• Exercise instructions:
The output should consist solely of the line containing "world = obj.matrix_world.copy()" and the lines that follow it through the end of the data below.

• Information supplied:
● ● ● ● ● ● ●

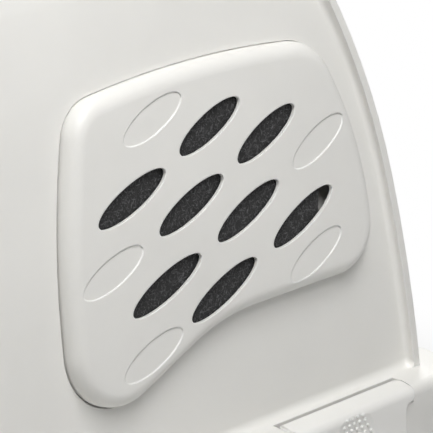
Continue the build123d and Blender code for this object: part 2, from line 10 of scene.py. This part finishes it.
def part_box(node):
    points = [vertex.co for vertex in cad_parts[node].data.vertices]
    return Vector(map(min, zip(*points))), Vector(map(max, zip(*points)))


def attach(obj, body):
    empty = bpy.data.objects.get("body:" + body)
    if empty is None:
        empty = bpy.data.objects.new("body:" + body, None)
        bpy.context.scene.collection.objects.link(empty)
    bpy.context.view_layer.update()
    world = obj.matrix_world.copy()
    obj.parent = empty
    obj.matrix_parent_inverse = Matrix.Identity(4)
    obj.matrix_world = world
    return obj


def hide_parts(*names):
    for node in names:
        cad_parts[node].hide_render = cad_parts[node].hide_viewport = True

● ● ● ● ● ● ●

• Answer to this exercise:
    world = obj.matrix_world.copy()
    obj.parent = empty
    obj.matrix_parent_inverse = Matrix.Identity(4)
    obj.matrix_world = world
    return obj


def hide_parts(*names):
    for node in names:
        cad_parts[node].hide_render = cad_parts[node].hide_viewport = True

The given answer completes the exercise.